История русского литературного языка начинается с появлением письменности, что произошло на Руси в X веке. Поскольку история языка всегда связана с историей культуры, для того, чтобы изучать языковые процессы, нужно представлять, что происходит в более широком плане. Мне пришлось читать очень много средневековых текстов самого разного плана – от житий святых до юридических текстов. Одна из последних интересных находок – статья о ведьмах в судебнике 1589 года.
Из нее следует, что в Великом княжестве Московском законодательство по отношению к ведьмам было значительно мягче, чем в католических странах, потому что в княжестве люди, занимавшиеся колдовством, подпадали не под церковную, а под гражданскую юрисдикцию. А гражданские законы не предписывали убивать ведьм, в то время как на Западе инквизиция развернула на них настоящую охоту. Этот судебник был открыт в 1901 году и был воспринят всеми как какое-то недоразумение именно из-за этих ведьм, потому что это не укладывалось в сознании. Вместе с тем, его нельзя считать фальсификатом, потому что там есть имена царя, патриарха.
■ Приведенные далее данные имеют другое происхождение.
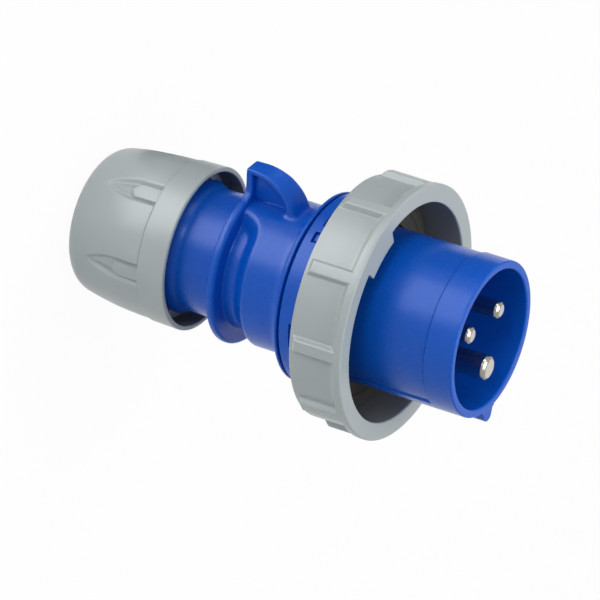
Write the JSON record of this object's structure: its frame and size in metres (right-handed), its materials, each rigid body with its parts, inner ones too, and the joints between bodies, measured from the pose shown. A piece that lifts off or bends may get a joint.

Это слишком ответственно для фальсификации – как если бы сейчас в России выпустили эдикт от имени Путина.
– Сейчас много говорится о том, что после Тартуско-Московской школы филология переживает упадок. Как вы оцениваете состояние современной науки?
– Я представляю себе ситуацию в Москве и в Петербурге. О других городах могу судить только по публикациям, которые читаю спорадически. Кажется, что с филологией и историей дело обстоит совсем неплохо. В Москве в этих областях очень живая академическая жизнь. Все время проходят интересные конференции, лекции, на эти лекции собираются люди, и видно, что у студентов есть жажда узнать что-то новое. Так что там ситуация очень хорошая и хочется надеяться, что дело Юрия Михайловича Лотмана и Тартуско-Московской семиотической школы продолжает жить.